Once back from the film set, Ranjith is told by his boss Yousaf that Sunny barged into the office and bashed up the office and their vehicle, just like Ranjith had written in his film story. When things start acting out just like he has written in the story, including how Pournami's father comes to their house and threatens Ranjith's mother, he is horrified and consults a psychiatrist Chandraprakash, who assures him its just mere coincidence or random Esp and prescribes him some medicines. He also advises him to stay away from whatever circumstances mentioned in his story to prevent it from happening for real.
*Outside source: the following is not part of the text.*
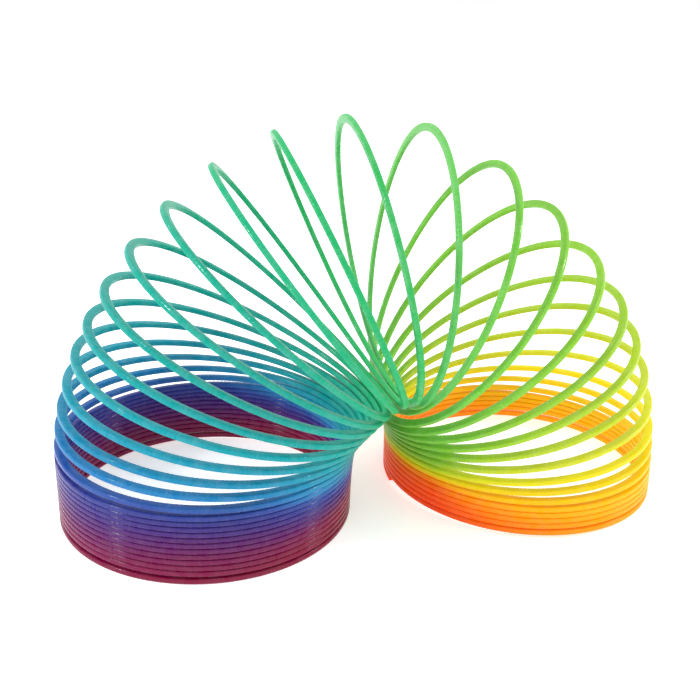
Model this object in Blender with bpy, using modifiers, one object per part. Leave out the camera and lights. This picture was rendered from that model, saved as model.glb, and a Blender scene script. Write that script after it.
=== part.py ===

Sunny gets on a drinking spree and starts spiraling out of control. When some people murder Vijay Antony, they put his body inside Sunny's car boot when he was drinking in the nearby bar. When he gets arrested after making trouble, the police find the body inside the car and is arrested but is later let out when the CCTV in club premises confirmed his alibi. His wife Teena finally confronts him in his club and they both get into a fight, with Sunny slapping her and storming off. Ranjith discovers the murder footage in his camera and tries to inform Pournami's dad about it at the court, but he refuses to see Ranjith and gets him arrested for creating a nuisance. He is let go after Ranjith's mother and Yousuf pleads with ACP Dinesh Raj, much to Ranjith's horror who knows that it was Dinesh who murdered Vijay in the Video. He gives the video to his colleague on the channel. When he goes to meet Pournami, she walks away just like in his story and is hit by Teena's car when she is leaving the club. After taking her to hospital, he immediately goes home to check on his mother, but finds Dinesh Raj and his goons there. He has come in search of Ranjith since Ranjith's colleague aired the video on their channel exposing Dinesh and has credited the video to Ranjith. A fight ensues and he finally subdues everyone and takes his mother to hospital. Pournami and his mother survive, and he makes the movie with a happy ending. Sunny acts in the movie in his namesake role and finally patches up with his father-in-law who approves of his celebrity status now. After the movie release, Ranjith comes to meet Pournami as she is getting discharged.

== Cast ==
- Asif Ali as Ranjith Das
- Saiju Kurup as Sunny
- Namitha Pramod as Pournami
- Renji Panicker as Rajashekaran Menon,Pournami's father, a public prosecutor
- Jewel Mary as Teena, Sunny's wife
- Sabitha Anand as Latha, Ranjith's mother
- Krishna as ACP Dinesh Raj IPS
- Harisree Ashokan as Shashankan, Film Producer
- Jayaprakash as Stephen, Teena's father
- Anson Paul as himself
  - Portrays the role of Ranjith in the semi-biographical film directed by the latter.
- Hannah Reji Koshy as herself
  - Portrays the role of Pournnami in the film directed by Ranjith.
- Kottayam Ramesh as himself
  - Portrays the role of Pournnami's father in the film directed by Ranjith
- Shobha Mohan as herself
  - Portrays the role of Ranjith's mother in the film directed by Ranjith.
- Kalabhavan Navas as Yousaf, a senior producer at New Vision Channel and Ranjith's friend
- Aju Varghese as Murugan
- Balachandra Menon as Chandraprakash, a psychiatrist consulted by Ranjith
- Balachandran Chullikkad as Asst. Public Prosecutor Vijay Antony
- Poojappura Radhakrishnan as Babu, Public Prosecutor's Personal Assistant
- Jassie Gift as a car passenger who is asked for help by Ranjith.

==Release==
The film was released in theatres on 8 December 2023.

== Reception ==

=== Critical response ===

The film received negative reviews from critics.

Sanjith Sidhardhan of OTTPlay gave 3 out of 5 stars and wrote, "Though A Ranjith Cinema takes some time to find its footing, the makers deserve credit for attempting a movie that has enough interesting elements to keep the audience hooked."